The common theme with these stories is that journalism isn’t giving way to automatons, despite Radar's witty acronym. When Urbs Media was founded in September 2014 its strap line was “written by a human produced by a robot”.

Rogers points out that “it still takes journalistic interest to work out the story”. Until now, the startup has been using its Urbs London platform to showcase the value of data journalism in breaking down stories across the 32 London boroughs. It recently produced a microscopic picture of how childhood obesity varies between electoral wards.

But by partnering with the Press Association, which was originally founded in 1868 by an alliance of newspaper owners and today is known as the national news agency for the UK and Ireland, Urbs Media can take its data-driven content industry wide (to bloggers and small independent publishers, which might buy content through micro-payments, as well as big local news groups).

“We want to see stories spread very widely and the PA has the reach to achieve that, which is why it is a good partner for us,” says Rogers. Crucially for such a young news startup, PA can offer the specialist reporting resources which will add weight and context to the stories it unearths.

“If I’m working with health data set, I can work with the health editor of PA and get their insight to guide my view of the numbers and build some national and political context into the story,” says Rogers. “The trust and reputation of the PA is also important in establishing Radar as a strong source of news and the distribution mechanism we will build with the PA to get the content to people is absolutely vital. We can do these stories but unless we connect them with the markets they need to be in there’s no point.”

Urbs Media was runner-up in the international Startups for News 2017 competition organised by the Global News Network. It has small offices in London and Bristol but is likely to base a fivestrong team at PA’s headquarters in London’s Victoria in the coming months before Radar goes live in 2018, PA’s 150th anniversary year.

Before co-founding Urbs Media, Rogers worked in senior editorial management at both the BBC and ITN. Alan Renwick, co-founder and chief executive of Urbs Media, is a former head of strategy at major local news publisher Local World (which was acquired by Trinity Mirror in 2015).
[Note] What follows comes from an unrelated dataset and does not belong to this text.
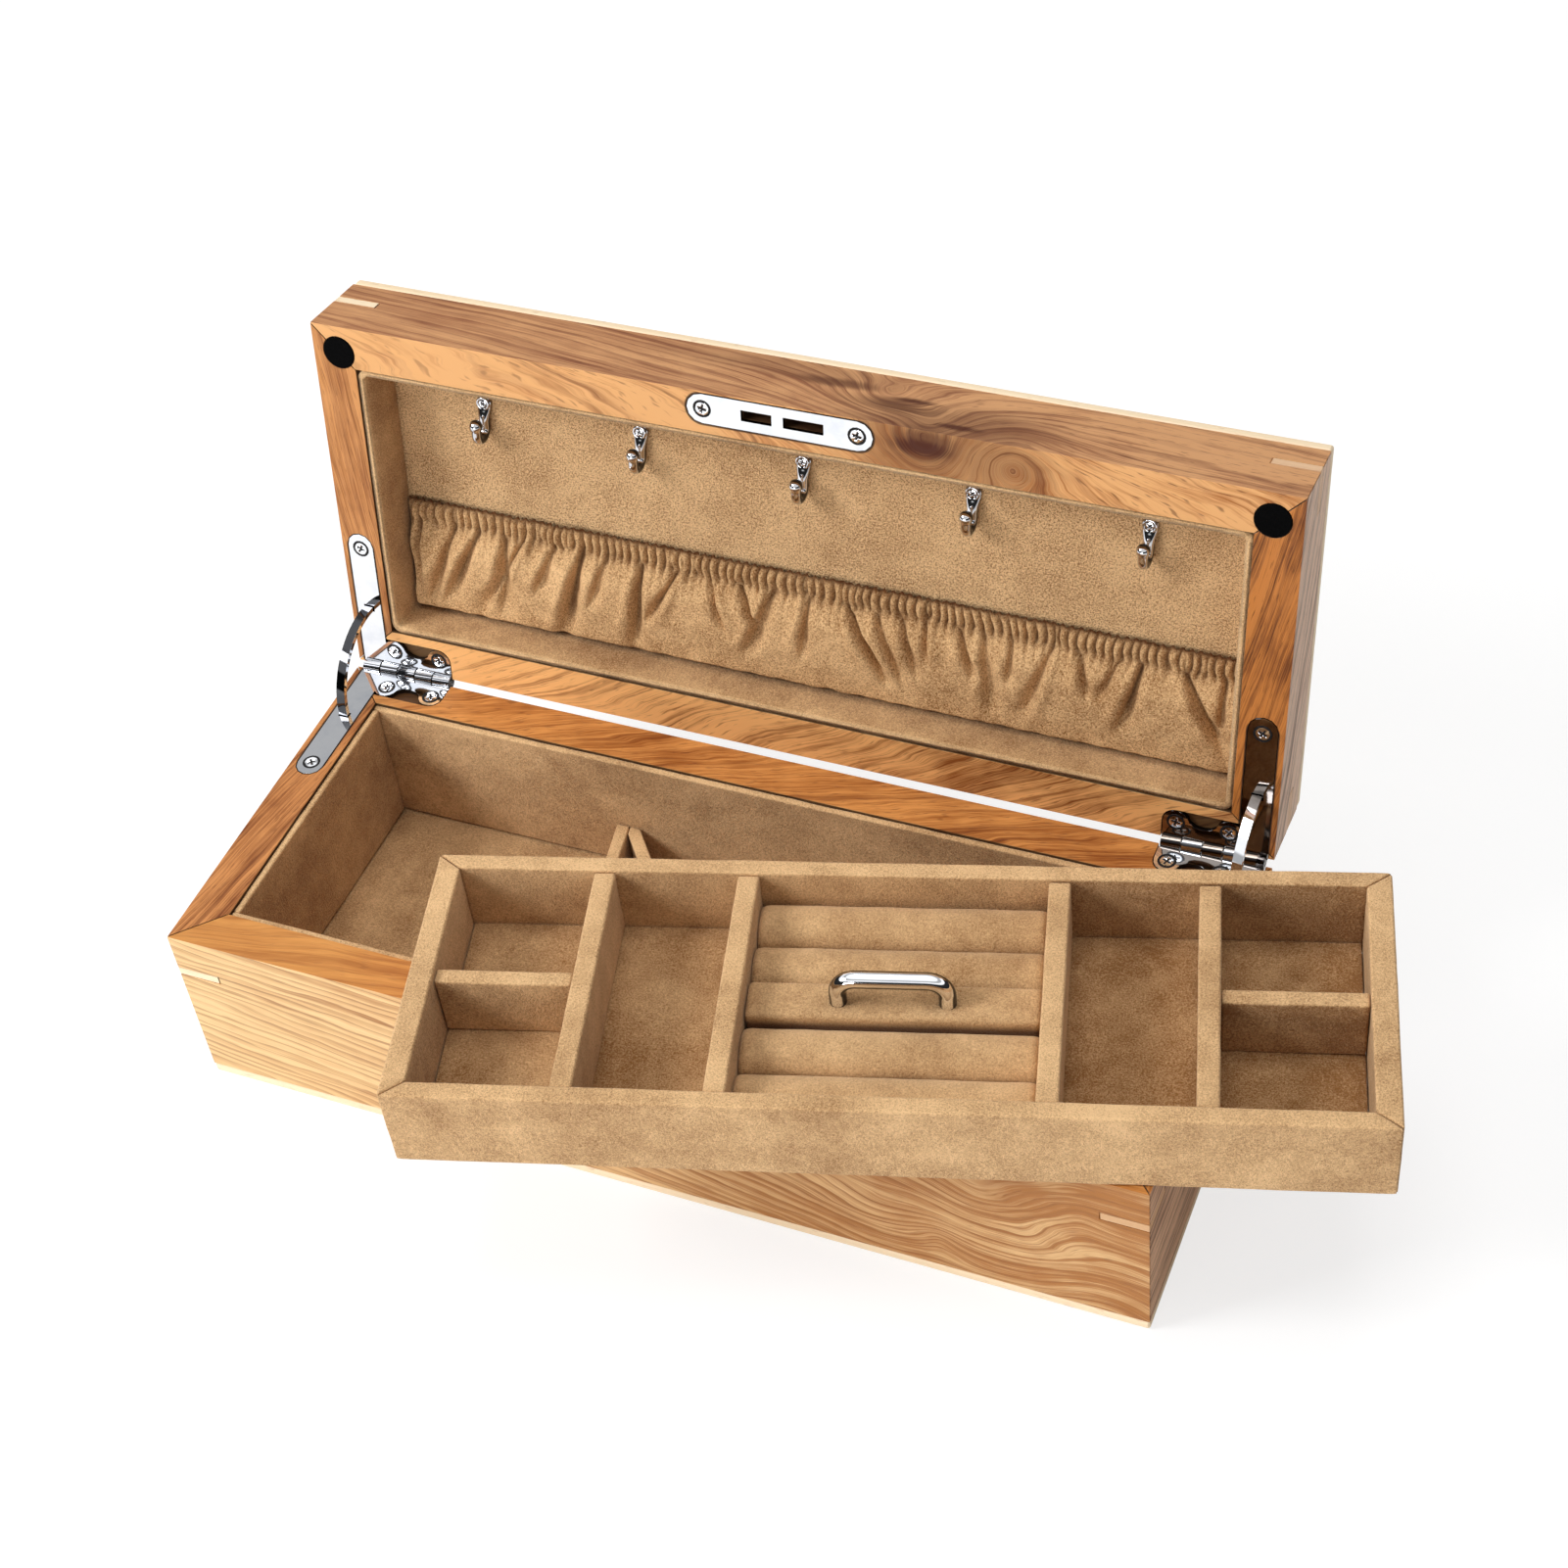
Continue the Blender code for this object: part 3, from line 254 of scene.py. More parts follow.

Radar becomes part of the growing ecology in data journalism taking root in UK newsrooms. The Times, the Guardian and the Telegraph are among national titles to have invested in specialist data teams. The Local is a project being run from the Bureau of Investigative Journalism to produce data-driven investigative pieces for local news media, while DMINR is a fact-checking initiative using machine learning being hosted by City University in London and funded by another Google DNI grant.

Although Rogers would like Radar to generate front page news, the service’s aim is to maintain a high volume of well-sourced content that helps local media to function.

“We don’t want to be an organisation which produces a really big data story once a month, there are other organisations in the market doing that and all power to their elbow. What we want is a highly-productive, scaled operation of data stories - that’s what our measure of success will be.” Radar hopes to supply titles with around five stories a day, tailored to their patch.

Local journalists might be alarmed that such a story machine might be seen as a way to make further staff cuts in a sector that has already radically reduced its headcount. However, Renwick emphasises that Radar is there to make it easier for locals to publish quality content. “This is going to be disproportionately helpful for smaller titles,” he says. “If we can give three or four stories a day for each of these titles it’s a really good bedrock.”

Pete Clifton, editor-in-chief of the PA, is convinced that Radar will offer a “cost-effective way” of providing “incisive local stories, enabling audiences to hold democratic bodies to account”.

If Radar succeeds, Renwick believes the model can be rolled out internationally. “We have already had discussions with some of the bigger markets overseas,” he says. “Clearly if this works in the UK and Ireland it will work anywhere.”